Safety long-term is two separate problems: privacy (who can see it) and durability (will it survive). For privacy, use a private, invite-only archive you own. For durability, keep at least two backups in two locations with one offline, and migrate files forward as formats change. A single cloud account is neither — it can be breached, locked, or discontinued, taking the only copy with it.
Is cloud storage like Google Photos or iCloud private enough for family memories?
For casual snapshots, they're fine and convenient. For an archive of your family's most personal photos and stories, the trade-offs matter: the files are scanned by AI for features and ads, access depends on an account that can be locked or lapse, and a shared link or breach can expose everything at once. If privacy and ownership are the point, a private archive built for it is a better home — keep the big clouds as one of your backups, not the master copy.
How do I create a family archive that isn't on social media?
Pick a private, invite-only platform (or your own storage) instead of Facebook, Instagram, or a public link. The defining features to look for: no public profiles or feed, no algorithmic scanning, no ad targeting, and granular control over who you invite and what they can see. Then add your photos, voices, and stories there — not to a network whose business model is engagement.
Can other people see my family archive if I use Memory Murals?
Only the people you explicitly invite, at the access level you choose. There are no public profiles, no feed, no discovery — it's a private room, not a stage.

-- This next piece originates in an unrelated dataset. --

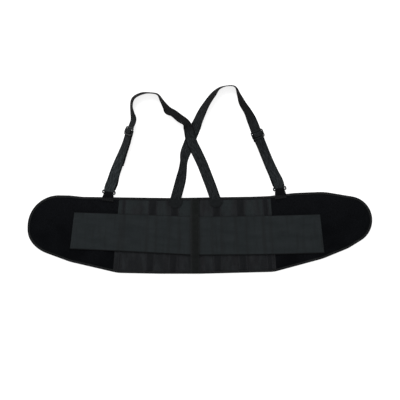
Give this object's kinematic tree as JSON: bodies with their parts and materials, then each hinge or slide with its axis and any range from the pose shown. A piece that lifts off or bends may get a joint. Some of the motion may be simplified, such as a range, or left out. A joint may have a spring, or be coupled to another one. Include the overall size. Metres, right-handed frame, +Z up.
{
  "type": "back support belt with shoulder straps",
  "caption": "Wide elastic work back support belt with round closure ends, sewn stay channels, an outer elastic band and crossed adjustable shoulder straps, lying open and flat.",
  "frame": {"origin": "middle of the whole box on the surface the belt lies on", "axes": "+X along the belt towards its right end in the picture, +Y from the belt to the shoulder loops, +Z up, out of the belt's outer face"},
  "size_m": [1.027, 0.5598, 0.0347],
  "materials": {
    "mesh elastic": "open knitted mesh",
    "loop pile": "brushed loop pile",
    "stay channel cloth": "plain woven",
    "binding tape": "woven tape",
    "band elastic": "ribbed elastic",
    "strap webbing": "woven webbing",
    "moulded plastic": "smooth, lightly glossy"
  },
  "bodies": {
    "root": {"back_panel": "mesh elastic", "left_end_panel": "loop pile", "right_end_panel": "loop pile", "edge_binding": "binding tape", "stay_outer_left": "stay channel cloth", "stay_left": "stay channel cloth", "stay_mid_left": "stay channel cloth", "stay_mid_right": "stay channel cloth", "stay_right": "stay channel cloth", "stay_outer_right": "stay channel cloth", "outer_band": "band elastic", "centre_strip": "binding tape", "left_strap_patch": "binding tape", "right_strap_patch": "binding tape", "left_shoulder_strap": "strap webbing", "right_shoulder_strap": "strap webbing", "left_slider": "moulded plastic", "right_slider": "moulded plastic", "left_ring": "moulded plastic", "right_ring": "moulded plastic", "left_ring_tab": "binding tape", "right_ring_tab": "binding tape"}
  },
  "joints": []
}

You can give a relative view-only access, full editing, or nothing at all, and change it any time.
How do I give relatives access to the archive without losing control?
Use a tool with per-person, role-based access so you can invite someone as view-only, contributor, or admin, and revoke it whenever you want. Avoid blanket 'anyone with this link can edit' sharing for an archive you care about. We cover the exact setup in our guide to sharing a family archive with view-only access.
What does 'own your own data' actually mean for a family archive?
It means you can export everything — full-resolution originals, recordings, and the text — and that your access doesn't hinge on a subscription you can be priced out of or an account that can be closed. Ownership is the difference between renting shelf space in someone's data center and keeping the authoritative copy of your family's history yourself.
How do I keep my family archive secure after I'm gone?
Plan succession deliberately: make sure at least one trusted person knows the archive exists, can access it, and has (or can recover) the credentials, and keep an exportable copy so nothing is trapped behind a single login. We go deep on building a legacy that outlives you in our permanent digital legacy guide; the short version is that an archive only you can open is one forgotten password away from being lost.